Notre rapport au luxe, notre culture du luxe nous apprennent que l'inutilité peut être fondamentalement utile. Particulièrement lorsqu'on mesure le luxe au plaisir qu'il sécrète. Ceux qui connaissent la maison Troisgros peuvent en témoigner : le maquereau en gelée de coing servi avec un Sancerre, le lait au cèpe accompagné d'un Château Fonréaud, l'huître, la noix et le safran dégustés avec un Ruinard blanc de blanc, la frisella d'écrevisses au poivre agrémentée d'un Chassagne Montrachet ou la noisette de chevreuil assortie d'un Pauillac, et bien ce festival de couleurs et de goûts que l'on découvre dans un moment exceptionnel et même sacralisé de partage amoureux, familial ou amical, participe à se construire. Oui, ce moment de luxe irrigue les papilles, l'âme, le cœur d'émotions singulières, qui pour toujours occupent une place de choix dans la mémoire et dans le souvenir desdites émotions. « Le luxe porte en lui une dimension qui excède l'ordre marchand et qui est constitutive de l'humanité elle-même », rappelle Gilles Lipovetsky, et de citer Shakespeare : « Réduisez la nature aux besoins de nature, et l'homme est une bête. Même le dernier des mendiants a une bricole de superflu ». Oui, le superflu est essentiel. Et le luxe est devenu une nouvelle consommation légitime ; il n'est plus seulement affirmation sociale, il est désormais aussi bonheur, plaisir, rêve.

Voltaire ou Rousseau ?

Mais bien sûr, on ne peut concevoir et appréhender le luxe, on ne peut pas tisser de lien au luxe sans réfléchir au cadre éthique et aux principes moraux qu'on lui confère. Il ne s'agit pas de prendre position pour Voltaire apôtre du luxe ou pour Rousseau contempteur d'un luxe qu'il considérait décadent, amoral, égoïste, hostile à l'intérêt général ; il appartient simplement à chacun de regarder l'existence du luxe avec clairvoyance et intégrité, avec esprit critique et humanité.

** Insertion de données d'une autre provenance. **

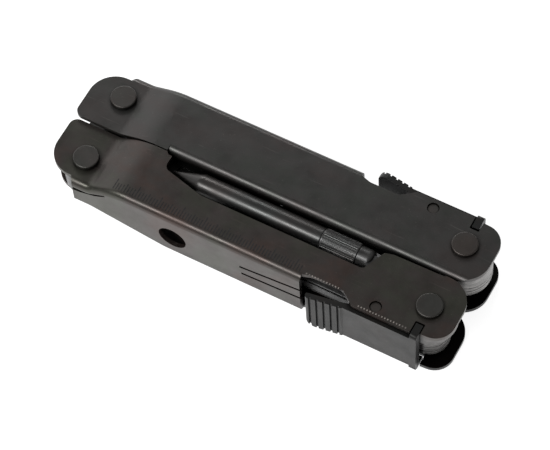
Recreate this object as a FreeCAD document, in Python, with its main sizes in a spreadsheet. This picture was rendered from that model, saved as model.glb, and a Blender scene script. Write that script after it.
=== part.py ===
import FreeCAD, Part
import math
import os
import Sketcher

# A folding multi tool, shut. Two folded-sheet handles lie side by side along X, with a pair of
# pliers folded away between them at one end and a stack of blades in each at the other end.
# The origin is at the bottom of the lower rivet heads, under the middle. +X points to the blade
# pivots, -Y to the front handle and +Z up. The rear handle and what is in it are the same
# shapes as in front, turned half a turn about the long axis, so all are drawn in front.

doc = FreeCAD.newDocument("multi_tool")

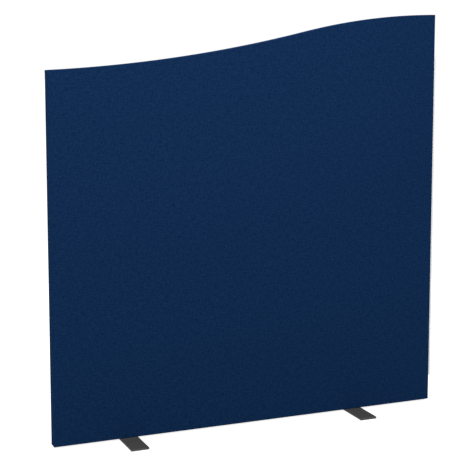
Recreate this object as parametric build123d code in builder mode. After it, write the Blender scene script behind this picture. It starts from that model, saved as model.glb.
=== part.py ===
"""A freestanding office screen: a wave-topped panel covered in cloth, on two flat steel feet.

Millimetres. The floor is z = 0, the front faces -Y, and the low end of the wave is on the left, at -X.
The origin is on the floor, under the middle of the whole screen, its linking strip included.
"""

import math
import os

from build123d import *

# The whole screen
panel_width = 1600.0
high_side_height = 1600.0  # floor to the top of the right-hand end
low_side_height = 1400.0  # floor to the top of the left-hand end
corner_radius = 3.0  # of the four covered corners, seen from the front

# The wave along the top is two arcs that meet at the turn
turn_along_share = 0.645  # of the width, from the low end
turn_up_share = 0.672  # of the rise, from the low side
turn_slope_share = 1.817  # slope at the turn, over the mean slope of the wave

# Layers, from the middle plane outwards
frame_thickness = 24.0
board_thickness = 3.0
foam_thickness = 3.0
cloth_thickness = 1.0
face_edge_radius = 2.0  # where the cloth turns from a face to an edge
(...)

Les critères à partir desquels chacun établit le spectre, la hiérarchie des luxes acceptables et inacceptables, utilement inutiles et inutilement inutiles, vertueux et amoraux, sont pléthore. Par exemple, et pour prendre deux cas très antithétiques, je suis libre de juger que l'artisanat, l'innovation, le labeur, l'authenticité, l'honnêteté, la filiation, la créativité, l'art qu'incarne à mes yeux le travail de Michel honorent le luxe ; je suis également libre de considérer que l'impressionnante et tentaculaire machine marketing du groupe LVMH, qui crée l'offre, la subordination et l'uniformisation dans l'artifice et la démesure, jusqu'à instrumentaliser les créateurs artistiques, les lieux d'exposition artistique, les espaces de vente artistique astucieusement féodalisés à ses desseins marchands, n'honore pas le luxe. Et même l'abâtardit.

Libre-arbitre

On le constate, chacun dispose d'un libre-arbitre, établi selon l'éventail de ses principes éthiques et de ses sources de plaisir. Ce même libre-arbitre qui considère que l'esthétisation du monde et la démocratisation du luxe ne justifient pas que Venise accueille des paquebots déversant chaque jour des dizaines de milliers d'abrutis pour quelques heures de shopping. Ce même libre-arbitre qui place au rang de luxe les attributs du temps long, de la simplicité, de l'espace, de la nature. Ce même libre-arbitre qui conteste l'irruption de ces nouveaux ilots de luxe qui ont surgi dans le sillage des plus coupables inégalités ; la sécurité, l'éducation, la santé. Les logiques financière et esthétique, industrielle et artisanale, planétaire et locale, personnalisée et de masse, ne s'assemblent pas naturellement. Surtout lorsqu'on les projette, comme il se doit, sur des considérations éthiques.